Abstract

European consumer credit law is at a crossroads. The modest effectiveness and the increasing obsolescence of the 2008/48/EC (European Community) Directive’s legal toolkit have convinced the EU (European Union) policymaker to take action to ensure better protection for borrowing consumers. The Commission’s Proposal for a Directive on consumer credits, released in June 2021 and now on the verge of the final approval, is a promising attempt to strengthen and update the legal framework. The Proposal sets forth stringent responsible lending obligations, tailored business conduct rules, and revisited scope and definitions to encompass previously excluded credit services. The present work critically engages with the reform’s rationale and contents. The Proposal presents itself as the long-awaited modernization of consumer credit that catches up with digitization and newly emerged credit markets. This paper shows that the most significant merit of the reform draft is the attempt to implement the principle of responsible lending in unsecured consumer credit. This is mainly – but not exclusively – achieved through aligning the Directive with other pieces of EU regulation on credit and financial markets.

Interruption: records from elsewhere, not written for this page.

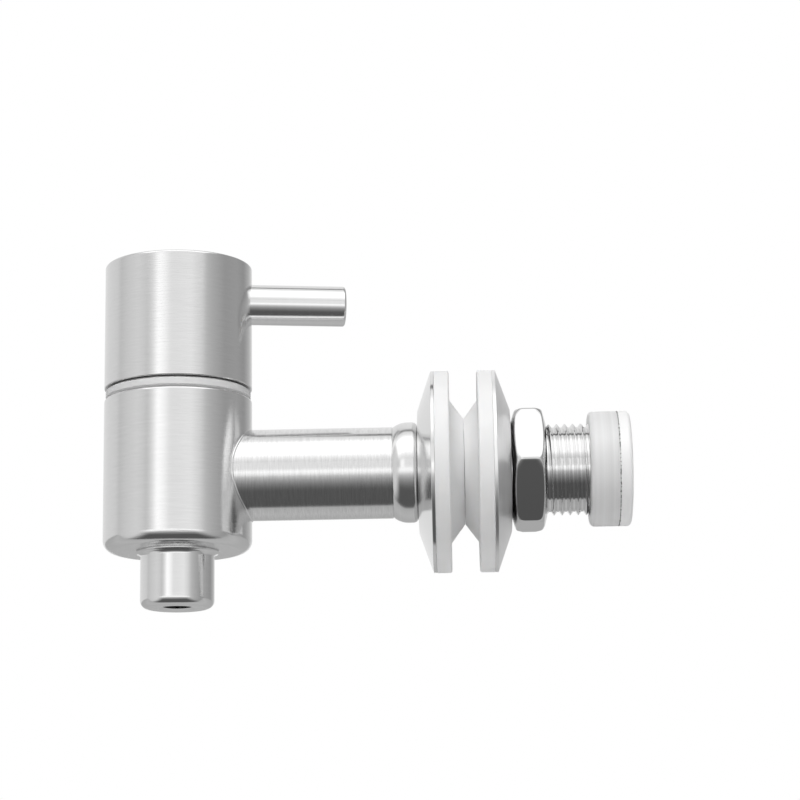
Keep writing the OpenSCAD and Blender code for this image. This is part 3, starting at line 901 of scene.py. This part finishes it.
class OBJECT_OT_tap_cap(bpy.types.Operator):
    """Turn the cap with its hub and bore the lever's seat"""
    bl_idname = "object.tap_cap"
    bl_label = "Handle cap"

    def execute(self, context):
        sizes = context.scene.tap_handle
        radius = CAP_HIGH.x - BARREL_X
        inner_r = radius - sizes.wall
        pocket_z = CAP_LOW.z + sizes.pocket
        cavity_z = LEVER_Z - LEVER_R - sizes.lever_boss
        bore_z = CAP_HIGH.z - sizes.roof
        cap = turned("cap", [
            (0, CAP_HIGH.z, 0),
            (radius, CAP_HIGH.z, sizes.top_round),
            (radius, CAP_LOW.z, sizes.low_round),
            (inner_r, CAP_LOW.z, 0),
            (inner_r, cavity_z, 0),
            (sizes.hub_r, cavity_z, 0),
            (sizes.hub_r, pocket_z, 0),
            (sizes.bore_r, pocket_z, 0),
            (sizes.bore_r, bore_z, 0),
            (0, bore_z, 0),
        ], BARREL_AXIS, closed=False)
        hole = rod("hole", sizes.lever_thread_r, LEVER_AXIS, 0, 2 * radius)
        combine(cap, hole, "DIFFERENCE")
        seat = rod("seat", LEVER_R, LEVER_AXIS, radius - sizes.lever_sink, 2 * radius)
        combine(cap, seat, "DIFFERENCE")
        finish_piece(cap, "handle", brushed_barrel(context.scene.tap_finishes),
                     "brushed_steel", "handle_cap")
        return {"FINISHED"}


class OBJECT_OT_tap_lever(bpy.types.Operator):
    """Turn the lever with its rounded tip and threaded end"""
    bl_idname = "object.tap_lever"
    bl_label = "Lever"

    def execute(self, context):
        sizes = context.scene.tap_handle
        seat = CAP_HIGH.x - BARREL_X - sizes.lever_sink
        lever = turned("lever_rod", [
            (0, sizes.flat_x, 0),
            (sizes.lever_thread_r, sizes.flat_x, 0),
            (sizes.lever_thread_r, seat, 0),
            (LEVER_R, seat, 0),
            (LEVER_R, sizes.lever_reach, sizes.tip_round),
            (0, sizes.lever_reach, 0),
        ], LEVER_AXIS, closed=False)
        finish_piece(lever, "handle", satin_lever(context.scene.tap_finishes), "satin_steel", "lever")
        return {"FINISHED"}


class OBJECT_OT_tap_cup_washers(bpy.types.Operator):
    """Turn the two dished washers"""
    bl_idname = "object.tap_cup_washers"
    bl_label = "Dished washers"

    def execute(self, context):
        sizes = context.scene.tap_seals
        finishes = context.scene.tap_finishes
        mirror = mirror_steel("washer_steel", finishes.front_washer, roughness=0.13)
        front = self.cup("front_cup", sizes, FRONT_CUP_HIGH.x, FRONT_CUP_LOW.x)
        finish_piece(front, "tap_body", mirror, "mirror_steel", "front_cup_washer")
        rear = self.cup("rear_cup", sizes, REAR_CUP_LOW.x, REAR_CUP_HIGH.x)
        finish_piece(rear, "clamp_stack", satin_washer(finishes), "mirror_steel", "rear_cup_washer")
        return {"FINISHED"}

    def cup(self, name, sizes, rim_x, face_x):
        """A cone of sheet between its rim and its small flat end."""
        away = 1 if face_x > rim_x else -1
        sheet = sizes.cup_sheet * away
        bend = 0.3 * MM
        outer_edge = 0.12 * MM
        inner_edge = 0.1 * MM
        inner_face_r = sizes.cup_face_r - sizes.cup_sheet / 2
        return turned(name, [
            (sizes.hole_r, face_x, 0),
            (sizes.cup_face_r, face_x, bend),
            (WASHER_R, rim_x + sheet, outer_edge),
            (WASHER_R, rim_x, inner_edge),
            (WASHER_R - sizes.cup_sheet, rim_x, 0),
            (inner_face_r, face_x - sheet, 0),
            (sizes.hole_r, face_x - sheet, 0),
        ], SHANK_AXIS)


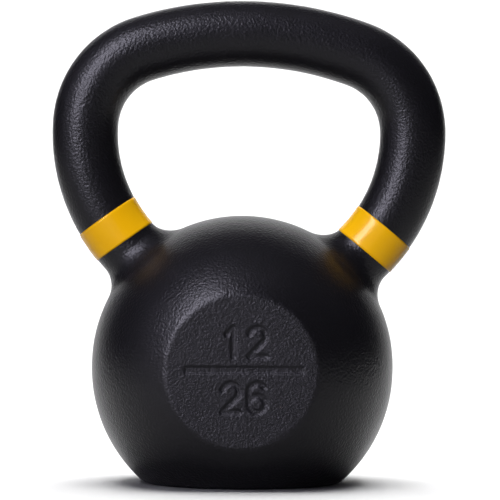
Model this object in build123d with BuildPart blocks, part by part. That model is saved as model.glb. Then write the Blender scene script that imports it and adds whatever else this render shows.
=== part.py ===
# Kettlebell: one iron casting (bell, flat base and loop handle) with a coloured band round each horn.
# Millimetres. The origin is the middle of the flat base, +Z is up, the handle runs along X,
# and the marked flat faces -Y.
from build123d import *
import os

# The bell: two half spheres with a short straight belt between them, cut off flat at the base.
bell_radius = 70.9
belt_height = 0.8
bell_centre_height = 54.0
base_edge_radius = 1.6

# The round flats on the front and back of the bell.
flat_distance = 61.7
flat_edge_radius = 0.7

# The handle: a round bar bent along tangent arcs. Each arc is a radius and the angle it turns
# through, listed for the right half from the middle of the grip down to the horn.
grip_diameter = 30.9
crown_height = 157.5
crown_arc = (157.8, 18.7)
shoulder_arc = (39.0, 53.7)
side_arc = (42.4, 16.9)
horn_arc = (79.2, 49.25)
root_length = 30.0
root_fillet_radius = 8.5

# The base is ground flat a little out of square with the handle, so the handle leans towards +X.
handle_lean = 1.4

# The bands: thin sleeves that wrap the horns, cut straight across. Each is placed by how far its
# middle has turned down the horn's arc, because the two were wrapped by hand at different heights.
band_width = 15.0
band_thickness = 0.4
band_turns = {"right_band": 38.5, "left_band": 37.3}

# The weight marks, sunk into the front flat a little off its middle: two numbers with a bar between
# them. The digits are sized to the middle of their strokes.
mark_depth = 0.8
mark_offset_x = 1.0
mark_offset_z = 0.5
stroke_width = 2.4
digit_height = 12.9
digit_width = 7.4
digit_pitch = 12.0
row_offset = 12.6
bar_length = 54.0
bar_height = 3.1


def straight_stroke(start, end):
    """A straight stroke with round ends."""
    SlotArc(Wire(Line(start, end)), stroke_width)


def curved_stroke(centre, radius, start_angle, turn):
    """A stroke along a circular arc, with round ends."""
    arc = CenterArc(centre, radius, start_angle, turn)
    SlotArc(Wire(arc), stroke_width)
    return arc


def digit_one(cx, cy):
    """A straight stem with a short flag at its top left."""
    w = digit_width / 2
    h = digit_height / 2
    top = (cx + 0.3 * w, cy + h)
    straight_stroke((cx - 0.5 * w, cy + 0.55 * h), top)
    straight_stroke(top, (cx + 0.3 * w, cy - h))


def digit_two(cx, cy):
    """A bowl over a slanting stroke and a flat foot."""
    w = digit_width / 2
    h = digit_height / 2
    foot = (cx - w, cy - h)
    bowl = curved_stroke((cx, cy + h - w), w, 165, -205)
    straight_stroke(bowl @ 1, foot)
    straight_stroke(foot, (cx + w, cy - h))


def digit_six(cx, cy):
    """A closed ring with a stem rising from its left side into a hook."""
    w = digit_width / 2
    h = digit_height / 2
    with Locations((cx, cy - h + w)):
        Circle(w + stroke_width / 2)
        Circle(w - stroke_width / 2, mode=Mode.SUBTRACT)
    straight_stroke((cx - w, cy - h + w), (cx - w, cy + h - w))
    curved_stroke((cx, cy + h - w), w, 180, -145)


# The weight marks, drawn flat about the middle of the bar.
with BuildSketch() as marks:
    Rectangle(bar_length, bar_height)
    for row_height, digits in ((row_offset, (digit_one, digit_two)), (-row_offset, (digit_two, digit_six))):
        for column, digit in zip((-0.5, 0.5), digits):
            digit(column * digit_pitch, row_height)

# The line down the middle of the handle's bar, in the X-Z plane, drawn upright and then leaned over
# about the bell's centre.
with BuildLine(Plane.XZ) as handle_line:
    place = Vector(0, 0, bell_centre_height + crown_height)
    heading = Vector(1, 0, 0)
    for radius, turn in (crown_arc, shoulder_arc, side_arc, horn_arc):
        arc = JernArc(place, heading, radius, -turn)
        place = arc @ 1
        heading = arc % 1
    Line(place, place + heading * root_length)
    mirror(about=Plane.YZ)

lean_axis = Axis((0, 0, bell_centre_height), (0, 1, 0))
handle_path = handle_line.wire().rotate(lean_axis, handle_lean)
horn_paths = {
    "right_band": arc.rotate(lean_axis, handle_lean),
    "left_band": arc.mirror(Plane.YZ).rotate(lean_axis, handle_lean),
}

with BuildPart() as casting:
    # The bell, turned about the Z axis and cut off at the base.
    with BuildSketch(Plane.XZ):
        with BuildLine():
            lower_arc = CenterArc((0, bell_centre_height), bell_radius, -90, 90)
            upper_arc = CenterArc((0, bell_centre_height + belt_height), bell_radius, 0, 90)
            Line(lower_arc @ 1, upper_arc @ 0)
            Line(upper_arc @ 1, lower_arc @ 0)
        make_face()
    revolve(axis=Axis.Z)
    split(bisect_by=Plane.XY, keep=Keep.TOP)

    # The flats on its front and back.
    for side in (-1, 1):
        split(bisect_by=Plane((0, side * flat_distance, 0), z_dir=(0, side, 0)), keep=Keep.BOTTOM)
    flats = casting.faces().filter_by(Plane.XZ)
    fillet(flats.edges(), radius=flat_edge_radius)
    base = casting.faces().sort_by(Axis.Z)[0]
    fillet(base.edges(), radius=base_edge_radius)

    # The handle, joined to the bell with a fillet round the root of each horn.
    with BuildSketch(Plane(origin=handle_path @ 0, z_dir=handle_path % 0)):
        Circle(grip_diameter / 2)
    sweep(path=handle_path)
    fillet(casting.edges(Select.NEW), radius=root_fillet_radius)

    # The weight marks.
    front = Plane((0, -flat_distance, bell_centre_height + belt_height), x_dir=(1, 0, 0), z_dir=(0, -1, 0))
    with BuildSketch(front):
        with Locations((mark_offset_x, mark_offset_z)):
            add(marks.sketch)
    extrude(amount=-mark_depth, mode=Mode.SUBTRACT)

casting.part.label = "casting"

os.makedirs("parts", exist_ok=True)
export_step(casting.part, "parts/casting.step")

# The bands, each a ring swept down the horn and cut off by two parallel planes.
for name, horn_path in horn_paths.items():
    middle = band_turns[name] / horn_arc[1]
    with BuildPart() as band:
        with BuildSketch(Plane(origin=horn_path @ 0, z_dir=horn_path % 0)):
            Circle(grip_diameter / 2 + band_thickness)
            Circle(grip_diameter / 2, mode=Mode.SUBTRACT)
        sweep(path=horn_path)
        across = Plane(origin=horn_path @ middle, z_dir=horn_path % middle)
        split(bisect_by=across.offset(band_width / 2), keep=Keep.BOTTOM)
        split(bisect_by=across.offset(-band_width / 2), keep=Keep.TOP)
    band.part.label = name
    export_step(band.part, f"parts/{name}.step")
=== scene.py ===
import math

import bmesh
import bpy
import numpy as np
import openvdb
from mathutils import Matrix


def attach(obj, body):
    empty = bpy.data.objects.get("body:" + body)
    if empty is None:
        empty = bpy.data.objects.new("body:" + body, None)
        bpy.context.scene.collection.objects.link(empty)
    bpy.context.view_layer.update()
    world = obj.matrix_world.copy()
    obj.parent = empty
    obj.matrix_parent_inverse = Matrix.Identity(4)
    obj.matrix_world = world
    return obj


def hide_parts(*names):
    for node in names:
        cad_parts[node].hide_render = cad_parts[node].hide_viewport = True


# The looks of the kettlebell: a finely meshed casting with its cast and coated surface, and two
# wrapped bands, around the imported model. Metres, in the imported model's frame: the origin is the
# middle of the base, +Z is up, the handle runs along X and the marked flat faces -Y.

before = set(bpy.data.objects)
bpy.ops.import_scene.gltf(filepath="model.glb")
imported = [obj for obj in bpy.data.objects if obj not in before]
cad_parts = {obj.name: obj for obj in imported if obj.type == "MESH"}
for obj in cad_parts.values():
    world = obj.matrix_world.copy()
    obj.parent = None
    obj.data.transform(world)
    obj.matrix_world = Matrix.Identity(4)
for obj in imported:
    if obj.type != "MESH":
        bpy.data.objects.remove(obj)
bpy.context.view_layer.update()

# ---------------------------------------------------------------------------------------------
# Sizes of the casting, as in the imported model
# ---------------------------------------------------------------------------------------------
MM = 0.001
BELL_RADIUS = 70.9 * MM
BELT_HEIGHT = 0.8 * MM
BELL_CENTRE_HEIGHT = 54.0 * MM
BASE_EDGE_RADIUS = 1.6 * MM
FLAT_DISTANCE = 61.7 * MM
FLAT_EDGE_RADIUS = 0.7 * MM
FLAT_RADIUS = math.sqrt(BELL_RADIUS**2 - FLAT_DISTANCE**2)
BASE_RADIUS = math.sqrt(BELL_RADIUS**2 - BELL_CENTRE_HEIGHT**2)

HANDLE_LEAN = math.radians(1.4)
GRIP_RADIUS = 15.45 * MM
CROWN_HEIGHT = 157.5 * MM
HORN_RADIUS = 79.2 * MM
BAND_WIDTH = 15.0 * MM
BAND_TURNS = {"left_band": 37.3, "right_band": 38.5}
HANDLE_ARCS = [
    (157.8 * MM, 18.7),
    (39.0 * MM, 53.7),
    (42.4 * MM, 16.9),
    (HORN_RADIUS, 49.25),
]
ROOT_LENGTH = 30.0 * MM
ROOT_FILLET_RADIUS = 8.5 * MM

MARK_CENTRE_HEIGHT = BELL_CENTRE_HEIGHT + BELT_HEIGHT
MARK_DEPTH = 0.8 * MM
MARK_WALL = 0.9 * MM
STROKE_WIDTH = 2.4 * MM
DIGIT_HALF_HEIGHT = 6.45 * MM
DIGIT_HALF_WIDTH = 3.7 * MM
DIGIT_PITCH = 12.0 * MM
ROW_OFFSET = 12.6 * MM
BAR_HALF_LENGTH = 27.0 * MM
BAR_HALF_HEIGHT = 1.55 * MM
MARK_OFFSET_X = 1.0 * MM
MARK_OFFSET_Z = 0.5 * MM

# ---------------------------------------------------------------------------------------------
# Distances in a plane
# ---------------------------------------------------------------------------------------------


def arc_distance(u, w, centre, radius, start, turn):
    """Distance from points to a circular arc. Angles are in degrees, and a turn below 0 is clockwise."""
    middle = math.radians(start + turn / 2)
    half = math.radians(abs(turn) / 2)
    du = u - centre[0]
    dw = w - centre[1]
    away = (np.arctan2(dw, du) - middle + math.pi) % (2 * math.pi) - math.pi
    nearest = middle + np.clip(away, -half, half)
    return np.hypot(du - radius * np.cos(nearest), dw - radius * np.sin(nearest))


def line_distance(u, w, start, end):
    """Distance from points to a straight line between two points."""
    along = np.subtract(end, start)
    du = u - start[0]
    dw = w - start[1]
    share = np.clip((du * along[0] + dw * along[1]) / (along @ along), 0, 1)
    return np.hypot(du - share * along[0], dw - share * along[1])


def digit_one(u, w):
    a = DIGIT_HALF_WIDTH
    b = DIGIT_HALF_HEIGHT
    top = (0.3 * a, b)
    flag = line_distance(u, w, (-0.5 * a, 0.55 * b), top)
    stem = line_distance(u, w, top, (0.3 * a, -b))
    return np.minimum(flag, stem)


def digit_two(u, w):
    a = DIGIT_HALF_WIDTH
    b = DIGIT_HALF_HEIGHT
    bowl_end = math.radians(-40)
    bowl = arc_distance(u, w, (0, b - a), a, 165, -205)
    slant = line_distance(u, w, (a * math.cos(bowl_end), b - a + a * math.sin(bowl_end)), (-a, -b))
    foot = line_distance(u, w, (-a, -b), (a, -b))
    return np.minimum(np.minimum(bowl, slant), foot)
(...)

On a different note, the paper argues that the extension of the Directive’s reach to crowdfunding, as conducted without sufficient adaptation of the substantive rules, came with the risk of legal loopholes and ambiguities in one of the most innovative and elusive domains of financialization. The partial reconsideration of this extension in the latest versions of the Proposal is therefore less criticisable than it appears at first glance.